What is Crontab?

Cron is a time-based job scheduler built into Unix-like operating systems (Linux, macOS, BSD). It runs tasks (called cron jobs) automatically at fixed times, dates, or intervals. The name comes from Chronos, the Greek god of time.

Crontab (short for cron table) is the configuration file that tells cron what to run and when. Each user on a system can have their own crontab, and there are also system-wide crontab files for administrative tasks.

How it works

The cron daemon (crond) runs silently in the background, waking up every minute to check whether any scheduled job needs to run.

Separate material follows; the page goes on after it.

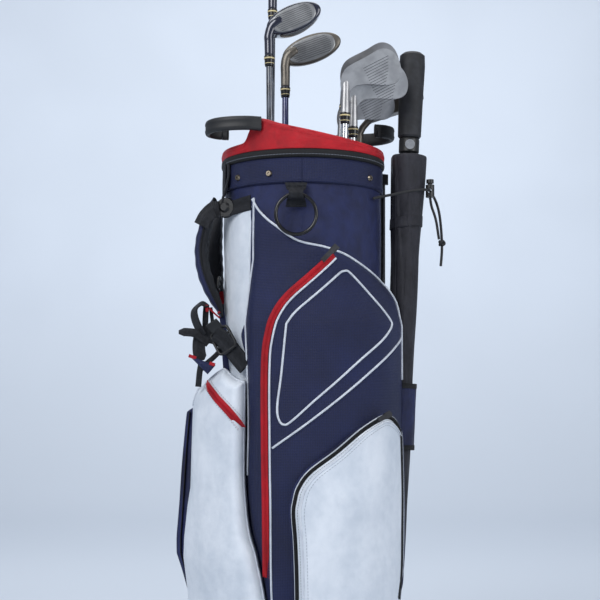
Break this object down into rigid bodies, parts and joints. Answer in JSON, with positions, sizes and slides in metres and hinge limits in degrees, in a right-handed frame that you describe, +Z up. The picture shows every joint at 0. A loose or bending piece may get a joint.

If a job's schedule matches the current time, cron executes it with no manual intervention needed.

Editing your crontab

Use the crontab -e command to open and edit your personal crontab in your default text editor. Each line in the file represents one scheduled job:

┌── minute (0-59)
│  ┌── hour (0-23)
│  │  ┌── day of month (1-31)
│  │  │  ┌── month (1-12)
│  │  │  │  ┌── day of week (0-7, 0 and 7 = Sunday)
│  │  │  │  │
*  *  *  *  *   /path/to/command

Common crontab commands

User vs. system crontabs

Each user's personal crontab runs jobs as that user. System-wide cron jobs live in /etc/crontab and the /etc/cron.d/ directory, and include an extra field specifying which user runs the command.